There comes a time in life where you realize you have to let go of your safety net.  You have to let go of something you hate so much but to which you cling because life will be dangerous without it.  You have to create your own reality, show your own strength (or idiocy) and just go for it.  I will work hard, but I will be working at something I love.  I will stay at the UO as long as I can stand it, but perhaps cut back my hours to reduce the stress.  I’ll need that money to pay for the Intelliquilter.  So.  Here I go, I see the prize at the end of the tunnel.  I’ll keep my eyes focused on it.  Something in my heart tells me I am doing the right thing.

8 thoughts on “Life changes can be scary

  1. Well, you do have a choice. Stay and work enough to pay for the IQ or stop working now and tell them all to shove it.

    That aside, I would be PISSED! Those people are really unappreciative. Anyone who has been with a company that long deserves to be recognized in a warm and loving way. I have had experience in my profession with men and women who retired after many years of service and it is always bittersweet for them. There is usually a party with hugs, gifts and tearful speeches by loving co-workers. YOU DESERVE that after so many years of service. Maybe you don’t want to go out fighting but I would find a way to express that to the higher ups. Of course, you are pretty verbal about being dissatisfied and if you are doing that within earshot of co-workers there might be animosity. I am assuming that isn’t the case. I will stop now. I’m sure you are stewing about this and will WANT some justice (I certainly don’t blame you) I wish you well. Keep us posted.
    Other than that, I say, hang in there, keep your head up high and take the high road. Your time is short and knowing you are there to pay for your machine should make you smile every day!. Love ya gal!

    • Thank you darlin’. I was pissed and still am, but I’m trying to let it go. You can only be beaten down so many times in your efforts before you finally give up. I have reached the state where I just don’t care about the UO anymore. I’ll do my best to finish up my work, get things tidied up for my successor, and then rocket launch out of there without one shred of regret. There are a few special people there whom I shall miss — mostly the students, who are fun and wonderful people. I will miss being there when they come back to visit after years of being away, finding their way in the world. I will not miss the politics, the heaping mounds of BS and the us vs. them mentality so obvious between the staff and faculty. I will immerse myself in what matters. My quilting and my wonderful quilting friends.
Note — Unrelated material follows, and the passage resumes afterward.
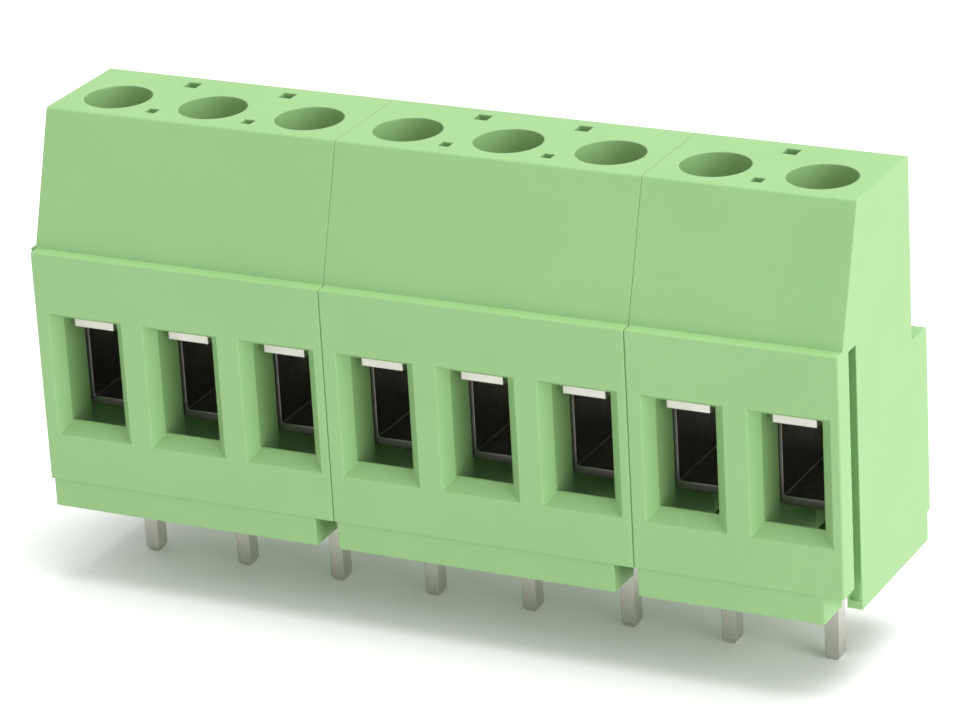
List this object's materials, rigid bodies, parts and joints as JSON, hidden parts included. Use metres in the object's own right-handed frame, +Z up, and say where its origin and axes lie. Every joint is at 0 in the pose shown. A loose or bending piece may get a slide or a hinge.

  2. Hurrah for you! I know you are going to love having the IQ. AND, you are going to love it when you finally leave UO. My job was eliminated one year ago, so I retired (happened to have just reached 62). It has been wonderful. I also just moved into the quilt studio my son built in part of my garage. My quilt business is slowly growing.

    Cut back on your hours if you must. Just keep looking forward to being at home full time with your quilting.


  3. The world would be a much sadder place if nobody followed their heart and dreams. Do what you have to do, and know that the IQ will take a lot of the physical stress off your body when you get it.

  4. I feel as though I could’ve written the first few lines of your post today. Your commitment is admirable. And I thank God for quilting – I don’t know how I would’ve stayed sane without it.

    Anyone who knows what the IQ can do will understand your choice perfectly! : )

    • Well, for me, the ship may have sailed on the sanity part! ;p But I can find comfort in my quilting and Lord knows I will have the prettiest droll blankies in the asylum!